*Work instructions:*
Only the lines from the one containing "const glove = new THREE.Group();" through the one containing "bpy.data.objects.remove(obj)" are wanted. Give them again exactly, both ends included.
§ §
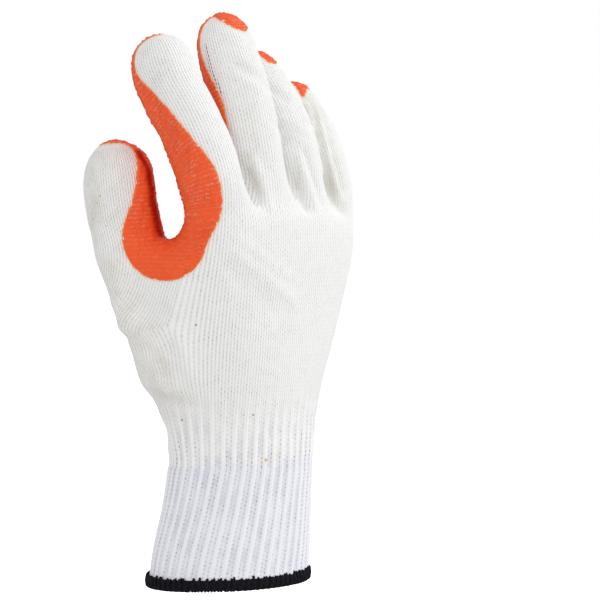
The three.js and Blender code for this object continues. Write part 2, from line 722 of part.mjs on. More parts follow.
// Bound edge: a band of U section that grips the lower edge of the cuff.
function hemBand() {
  const wall = ribDepth + cuffWall;
  const profile = [
    { grow: pieceGap, z: hemHeight },
    { grow: pieceGap + hemSkin * 0.75, z: hemHeight - 0.1 },
    { grow: pieceGap + hemSkin, z: hemHeight * 0.55 },
    { grow: pieceGap + hemSkin * 0.7, z: 0.5 },
    { grow: -wall / 2, z: 0 },
    { grow: -wall - pieceGap - hemSkin * 0.7, z: 0.5 },
    { grow: -wall - pieceGap - hemSkin, z: hemHeight * 0.55 },
    { grow: -wall - pieceGap - hemSkin * 0.75, z: hemHeight - 0.1 },
    { grow: -wall - pieceGap, z: hemHeight },
    { grow: -wall - pieceGap, z: 1.6 - pieceGap },
    { grow: pieceGap, z: 1.6 - pieceGap },
  ];
  const vertices = [];
  const triangles = [];
  for (let i = 0; i < hemSteps; i += 1) {
    for (const { grow, z } of profile) vertices.push(cuffPoint(z, (i / hemSteps) * tau, grow));
  }
  const n = profile.length;
  for (let i = 0; i < hemSteps; i += 1) {
    const j = (i + 1) % hemSteps;
    for (let k = 0; k < n; k += 1) {
      const l = (k + 1) % n;
      const a = i * n + k;
      const b = j * n + k;
      const c = j * n + l;
      const d = i * n + l;
      triangles.push([a, d, c], [a, c, b]);
    }
  }
  return meshFrom('overlock_hem', vertices, triangles, 0x17171a, 0.85);
}

const glove = new THREE.Group();
glove.name = 'coated_glove';
glove.add(knitHand(), knitCuff(), latexCoat(), hemBand());
export default glove;
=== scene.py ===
import math

import bpy
import numpy as np
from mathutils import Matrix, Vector, noise
from mathutils.bvhtree import BVHTree


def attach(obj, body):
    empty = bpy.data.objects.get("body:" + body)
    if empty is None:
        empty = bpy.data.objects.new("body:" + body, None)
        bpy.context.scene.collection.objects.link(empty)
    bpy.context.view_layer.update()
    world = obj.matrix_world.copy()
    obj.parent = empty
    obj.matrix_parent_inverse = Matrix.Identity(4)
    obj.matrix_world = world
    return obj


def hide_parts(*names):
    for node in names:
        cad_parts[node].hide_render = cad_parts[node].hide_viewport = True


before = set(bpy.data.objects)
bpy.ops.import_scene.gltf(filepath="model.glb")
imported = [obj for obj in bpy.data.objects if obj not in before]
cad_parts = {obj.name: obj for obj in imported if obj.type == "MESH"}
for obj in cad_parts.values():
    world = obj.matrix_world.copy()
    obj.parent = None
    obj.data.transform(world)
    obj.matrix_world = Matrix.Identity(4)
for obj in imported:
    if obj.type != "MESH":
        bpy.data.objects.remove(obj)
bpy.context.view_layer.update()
scene = bpy.context.scene
tau = math.pi * 2
drawnScale = 0.00103
millimetre = 0.001
print("frame loaded")

# helpers for objects and node trees


def placeObject(name, data):
    made = bpy.data.objects.new(name, data)
    scene.collection.objects.link(made)
    return made


def mathNode(tree, operation, *values):
    node = tree.nodes.new("ShaderNodeMath")
    node.operation = operation
    for socket, value in zip(node.inputs, values):
        if isinstance(value, (int, float)):
            socket.default_value = value
        else:
            tree.links.new(value, socket)
    return node.outputs[0]


def product(tree, *values):
    result = values[0]
    for value in values[1:]:
        result = mathNode(tree, "MULTIPLY", result, value)
    return result


def cosineWave(tree, phase, half=0.5):
    # 1 at whole turns of the phase and 0 between them, or the reverse with a negative half.
    turned = mathNode(tree, "COSINE", product(tree, phase, tau))
    return mathNode(tree, "MULTIPLY_ADD", turned, half, 0.5)


def vectorNode(tree, operation, vector, other=None):
    # An operation on a vector socket; the other value is a constant, or a socket for SCALE.
    node = tree.nodes.new("ShaderNodeVectorMath")
    node.operation = operation
    tree.links.new(vector, node.inputs[0])
    if operation == "SCALE":
        tree.links.new(other, node.inputs["Scale"])
    elif other is not None:
        node.inputs[1].default_value = other
    return node.outputs["Value" if operation in ("DOT_PRODUCT", "DISTANCE") else "Vector"]


def axesOf(tree, vector):
    node = tree.nodes.new("ShaderNodeSeparateXYZ")
    tree.links.new(vector, node.inputs["Vector"])
    return node.outputs


def mapRange(tree, value, fromLow, fromHigh, toLow=0.0, toHigh=1.0, blend="SMOOTHSTEP"):
    node = tree.nodes.new("ShaderNodeMapRange")
    node.interpolation_type = blend
    tree.links.new(value, node.inputs["Value"])
    numbers = (("From Min", fromLow), ("From Max", fromHigh), ("To Min", toLow), ("To Max", toHigh))
    for label, number in numbers:
        node.inputs[label].default_value = number
    return node.outputs["Result"]


# camera and light

cameraSettings = {
    "azimuth": -48.0,
    "elevation": 1.5,
    "distance": 2.266,
    "target": (0.0, 0.0, 0.1277),
    "metresPerPixel": 0.000444,
    "targetPixel": (230.0, 295.5),
    "imageSize": 600,
    "sensor": 36.0,
}


def wayOut(turn, lift):
    # Direction at degrees round from the front and degrees above the level.
    turn = math.radians(turn)
    lift = math.radians(lift)
    return Vector((math.sin(turn) * math.cos(lift), -math.cos(turn) * math.cos(lift), math.sin(lift)))


def cameraAxes():
    turn = math.radians(cameraSettings["azimuth"])
    back = wayOut(cameraSettings["azimuth"], cameraSettings["elevation"])
    right = Vector((math.cos(turn), math.sin(turn), 0.0))
    return right, back.cross(right), back


def makeCamera():
    right, up, back = cameraAxes()
    target = Vector(cameraSettings["target"])
    place = target + back * cameraSettings["distance"]
    step = cameraSettings["metresPerPixel"]
    half = cameraSettings["imageSize"] / 2
    pixelX, pixelY = cameraSettings["targetPixel"]
    aim = target + right * (half - pixelX) * step - up * (half - pixelY) * step
    data = bpy.data.cameras.new("camera")
    data.sensor_width = cameraSettings["sensor"]
    reach = (aim - place).length
    data.lens = cameraSettings["sensor"] * reach / (cameraSettings["imageSize"] * step)
    data.clip_end = 50.0
    camera = placeObject("camera", data)
    camera.location = place
    camera.rotation_mode = "QUATERNION"
    camera.rotation_quaternion = (aim - place).to_track_quat("-Z", "Y")
    scene.camera = camera


def pixelRay(pixelX, pixelY):
    # Start and direction of the line of sight through a pixel of the photograph's frame.
    camera = scene.camera
    half = cameraSettings["imageSize"] / 2
    size = cameraSettings["sensor"] / camera.data.lens / cameraSettings["imageSize"]
    way = Vector(((pixelX - half) * size, (half - pixelY) * size, -1.0))
    return camera.location.copy(), (camera.rotation_quaternion @ way).normalized()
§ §
*Task response:*
const glove = new THREE.Group();
glove.name = 'coated_glove';
glove.add(knitHand(), knitCuff(), latexCoat(), hemBand());
export default glove;
=== scene.py ===
import math

import bpy
import numpy as np
from mathutils import Matrix, Vector, noise
from mathutils.bvhtree import BVHTree


def attach(obj, body):
    empty = bpy.data.objects.get("body:" + body)
    if empty is None:
        empty = bpy.data.objects.new("body:" + body, None)
        bpy.context.scene.collection.objects.link(empty)
    bpy.context.view_layer.update()
    world = obj.matrix_world.copy()
    obj.parent = empty
    obj.matrix_parent_inverse = Matrix.Identity(4)
    obj.matrix_world = world
    return obj


def hide_parts(*names):
    for node in names:
        cad_parts[node].hide_render = cad_parts[node].hide_viewport = True


before = set(bpy.data.objects)
bpy.ops.import_scene.gltf(filepath="model.glb")
imported = [obj for obj in bpy.data.objects if obj not in before]
cad_parts = {obj.name: obj for obj in imported if obj.type == "MESH"}
for obj in cad_parts.values():
    world = obj.matrix_world.copy()
    obj.parent = None
    obj.data.transform(world)
    obj.matrix_world = Matrix.Identity(4)
for obj in imported:
    if obj.type != "MESH":
        bpy.data.objects.remove(obj)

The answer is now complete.